Recruitment among UK firms is currently “static, stymied by the Government’s payroll taxes,” according to a British Chambers of Commerce poll of over 4,500 companies. Following the rise in National Insurance contributions in April, 60% of firms reported no change in staffing levels between April and June. It was shown that 23% did recruit, marking a slight increase from 20% in the previous quarter. Looking ahead, only a quarter of firms expect to expand their workforce, down from 27%.

EMPLOYMENT
AI disrupts hiring

City AM

Data from McKinsey & Co shows that online job postings fell 31% in the three months to May, compared with the same period in 2022. Analysis shows that the decline jumps to 38% in roles identified as highly exposed to AI, such as software engineering, finance, and consulting. Tera Allas, senior adviser at McKinsey, said: “The anticipation of significant – albeit uncertain – future productivity gains, especially as the technology and its applications mature, is prompting companies to review their workforce strategies and pause aspects of their recruitment.” Meanwhile, jobs platform Adzuna has found that postings for internships, apprenticeships, and junior positions have fallen by almost a third since late 2022, with the decline coinciding with the rise of generative AI tools. Elsewhere, data from PwC shows that job listings in the 25% of roles least exposed to AI have increased significantly since 2012, while those most exposed have remained flat or declined.

REGULATION
FCA simplifies fundraising rules for listed firms

The Financial Conduct Authority (FCA) has announced major reforms designed to simplify fundraising rules for listed companies, aiming to reduce costs and boost the City of London’s global competitiveness. The most significant change is raising the threshold for requiring a prospectus from 20% to 75% of a company’s existing share capital, effective from January. This move is expected to save businesses around £40m annually. However, the change has faced pushback from some industry groups, who fear it could reduce transparency and harm investor confidence. The FCA said that during consultations, some trade bodies had argued for the threshold to be raised to only 33% and voiced concern that “a higher threshold may result in information asymmetry between issuers and investors and create legal uncertainty, eroding the stability and reputation of UK markets.” The reforms are part of broader efforts to revitalise the UK stock market and support economic growth.
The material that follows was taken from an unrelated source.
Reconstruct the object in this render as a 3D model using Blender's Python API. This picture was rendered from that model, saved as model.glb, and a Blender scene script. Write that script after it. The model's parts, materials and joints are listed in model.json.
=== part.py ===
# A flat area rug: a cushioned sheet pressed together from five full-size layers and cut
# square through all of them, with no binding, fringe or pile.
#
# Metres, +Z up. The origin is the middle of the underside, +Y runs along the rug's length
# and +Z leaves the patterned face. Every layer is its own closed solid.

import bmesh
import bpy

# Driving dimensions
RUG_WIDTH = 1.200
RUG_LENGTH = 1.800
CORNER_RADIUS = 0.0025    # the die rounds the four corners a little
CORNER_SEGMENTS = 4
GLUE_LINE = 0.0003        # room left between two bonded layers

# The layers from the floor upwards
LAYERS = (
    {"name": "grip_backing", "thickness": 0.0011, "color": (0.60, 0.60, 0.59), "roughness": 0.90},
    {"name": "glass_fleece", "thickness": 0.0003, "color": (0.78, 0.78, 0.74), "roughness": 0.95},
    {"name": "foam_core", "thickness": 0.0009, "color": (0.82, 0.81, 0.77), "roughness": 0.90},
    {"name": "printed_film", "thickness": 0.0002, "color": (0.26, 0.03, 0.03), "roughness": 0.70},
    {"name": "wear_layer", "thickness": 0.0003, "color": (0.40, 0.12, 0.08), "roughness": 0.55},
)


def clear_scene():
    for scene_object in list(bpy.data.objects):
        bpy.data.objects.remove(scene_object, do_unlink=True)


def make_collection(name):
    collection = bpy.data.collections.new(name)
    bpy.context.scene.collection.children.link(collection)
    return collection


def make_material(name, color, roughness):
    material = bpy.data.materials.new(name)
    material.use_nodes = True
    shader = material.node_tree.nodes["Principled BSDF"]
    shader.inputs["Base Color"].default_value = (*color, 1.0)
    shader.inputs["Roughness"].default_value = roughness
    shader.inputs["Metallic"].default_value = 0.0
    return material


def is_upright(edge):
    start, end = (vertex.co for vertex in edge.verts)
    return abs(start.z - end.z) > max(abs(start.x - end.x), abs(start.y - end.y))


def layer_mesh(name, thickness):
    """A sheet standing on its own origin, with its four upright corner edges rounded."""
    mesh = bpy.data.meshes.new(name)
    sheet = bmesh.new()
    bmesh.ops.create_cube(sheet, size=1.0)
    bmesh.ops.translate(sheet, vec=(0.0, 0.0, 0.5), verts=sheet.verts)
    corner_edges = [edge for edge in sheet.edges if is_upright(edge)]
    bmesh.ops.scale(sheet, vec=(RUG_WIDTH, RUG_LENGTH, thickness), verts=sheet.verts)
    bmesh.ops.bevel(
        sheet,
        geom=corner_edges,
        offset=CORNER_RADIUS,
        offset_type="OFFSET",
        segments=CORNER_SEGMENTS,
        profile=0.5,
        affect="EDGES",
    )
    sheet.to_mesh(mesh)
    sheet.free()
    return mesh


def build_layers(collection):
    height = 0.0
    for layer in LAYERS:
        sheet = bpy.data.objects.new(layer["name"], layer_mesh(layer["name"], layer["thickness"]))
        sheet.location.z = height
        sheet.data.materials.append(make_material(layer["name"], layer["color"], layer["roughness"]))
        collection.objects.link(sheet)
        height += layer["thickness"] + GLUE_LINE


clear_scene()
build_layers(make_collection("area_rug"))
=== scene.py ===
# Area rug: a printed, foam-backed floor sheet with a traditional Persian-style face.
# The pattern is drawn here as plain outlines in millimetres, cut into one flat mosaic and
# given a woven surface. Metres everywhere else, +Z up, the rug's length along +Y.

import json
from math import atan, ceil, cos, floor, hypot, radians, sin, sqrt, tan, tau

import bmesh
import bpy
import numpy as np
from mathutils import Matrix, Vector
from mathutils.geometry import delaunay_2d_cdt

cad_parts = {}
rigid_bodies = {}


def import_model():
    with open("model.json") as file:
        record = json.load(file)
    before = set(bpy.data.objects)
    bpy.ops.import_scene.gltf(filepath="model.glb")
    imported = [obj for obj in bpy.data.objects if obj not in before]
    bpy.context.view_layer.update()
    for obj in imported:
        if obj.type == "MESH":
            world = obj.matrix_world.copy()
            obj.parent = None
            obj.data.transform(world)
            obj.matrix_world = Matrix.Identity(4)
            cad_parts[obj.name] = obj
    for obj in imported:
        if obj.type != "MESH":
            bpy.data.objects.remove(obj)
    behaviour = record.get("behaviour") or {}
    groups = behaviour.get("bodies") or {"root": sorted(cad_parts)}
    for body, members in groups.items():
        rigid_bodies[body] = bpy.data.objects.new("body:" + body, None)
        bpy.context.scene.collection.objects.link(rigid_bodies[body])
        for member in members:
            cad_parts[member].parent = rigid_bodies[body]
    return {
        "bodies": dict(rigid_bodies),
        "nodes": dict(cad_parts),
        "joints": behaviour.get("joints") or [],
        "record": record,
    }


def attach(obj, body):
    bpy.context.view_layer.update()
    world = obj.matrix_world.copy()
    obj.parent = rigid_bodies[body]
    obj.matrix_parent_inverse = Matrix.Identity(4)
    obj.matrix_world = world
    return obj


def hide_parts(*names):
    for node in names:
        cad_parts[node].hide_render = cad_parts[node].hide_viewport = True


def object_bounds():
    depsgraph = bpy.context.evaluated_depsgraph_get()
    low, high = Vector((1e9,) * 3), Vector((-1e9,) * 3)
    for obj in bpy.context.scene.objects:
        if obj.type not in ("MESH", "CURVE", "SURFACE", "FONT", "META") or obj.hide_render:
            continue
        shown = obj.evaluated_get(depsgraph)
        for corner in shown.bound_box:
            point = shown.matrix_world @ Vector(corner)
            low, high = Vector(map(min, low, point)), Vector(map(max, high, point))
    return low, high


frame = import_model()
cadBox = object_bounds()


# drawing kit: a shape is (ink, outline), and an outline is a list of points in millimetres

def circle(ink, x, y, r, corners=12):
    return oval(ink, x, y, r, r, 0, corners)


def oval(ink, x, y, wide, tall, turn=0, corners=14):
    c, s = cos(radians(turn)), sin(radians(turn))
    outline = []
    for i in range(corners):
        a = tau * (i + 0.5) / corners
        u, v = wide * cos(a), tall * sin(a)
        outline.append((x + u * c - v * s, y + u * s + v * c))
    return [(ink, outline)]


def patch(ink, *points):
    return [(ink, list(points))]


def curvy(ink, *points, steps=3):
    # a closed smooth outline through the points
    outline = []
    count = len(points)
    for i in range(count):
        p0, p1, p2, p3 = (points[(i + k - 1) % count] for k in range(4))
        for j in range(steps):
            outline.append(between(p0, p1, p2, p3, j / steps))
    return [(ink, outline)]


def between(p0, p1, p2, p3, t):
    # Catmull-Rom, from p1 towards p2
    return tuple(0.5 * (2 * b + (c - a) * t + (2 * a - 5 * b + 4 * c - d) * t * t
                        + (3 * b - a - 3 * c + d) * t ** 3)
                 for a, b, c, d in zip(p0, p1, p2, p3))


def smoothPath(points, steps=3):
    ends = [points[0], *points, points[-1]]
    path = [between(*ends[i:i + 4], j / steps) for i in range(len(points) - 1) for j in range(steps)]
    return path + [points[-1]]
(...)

Reeves vows to cut City red tape

City AM The Guardian

Rachel Reeves is set to announce a significant reduction in regulation covering financial services, with the Chancellor vowing to cut “reams of financial red tape.” The reforms will look to abolish the certification regime affecting nearly 140,000 finance professionals and streamline senior management appointments, reducing regulatory review timelines from three months to two. A new concierge service will be introduced to attract overseas financial firms, providing tailored support for investment and growth in the UK. Ms Reeves believes that the measures – which the Treasury says will be the “biggest financial regulation reforms in a decade” – will have “a ripple effect that will drive investment in all sectors of our economy and put pounds in the pockets of working people.”

ECONOMY
High inflation unlikely to halt rate cuts

City AM

Economists do not believe that high inflation will deter Bank of England officials from cutting interest rates. A Bloomberg poll of City analysts shows that inflation is expected to remain at 3.4% in June, holding at 1.4% above the Bank’s 2% target for the third consecutive month. Jack Meaning of Barclays said this rate of inflation would “not be sufficient to lead the Monetary Policy Committee to deviate from a quarterly rate-cutting path,” while RBC analysts said: “As long as services consumer price index inflation continues to fall in line with the MPC’s expectations, we think it is sufficient for it to continue to ease policy in its current, gradual, manner.” While Deutsche Bank’s Sanjay Raja said June’s data will show the beginning of an “ascent,” Cathal Kennedy at RBC Capital Markets believes the current trend marks a “blip.”

TECHNOLOGY
HMRC loses £2m in tech

The Daily Telegraph

In the past five years, HMRC staff have lost tech worth £2m, with around 2,300 mobile phones and 507 laptops going missing since 2021. The tax office has faced criticism for its handling of equipment losses, particularly as staff have lost approximately 10 mobile phones and two laptops weekly over the past year. William Yarwood from the TaxPayers’ Alliance said: “It’s a disgrace … if the taxman expects the public to keep track of every penny they owe, the least they can do is keep track of their own phones and laptops.” HMRC officials note that they take immediate action to deactivate lost devices and have measures in place to secure data.

AND FINALLY …
London among the most expensive cities for the super-rich

City AM

The UK has overtaken Hong Kong and is now the second most expensive city in the world for ultra-net worth individuals after Singapore, according to an annual ranking by Julius Baer. Researchers from the Swiss bank said that London has managed to “hold its position as one of the most appealing global cities for the wealthy,” despite the Government introducing tax raids including the abolition of non-domiciled residency status and changes to inheritance tax.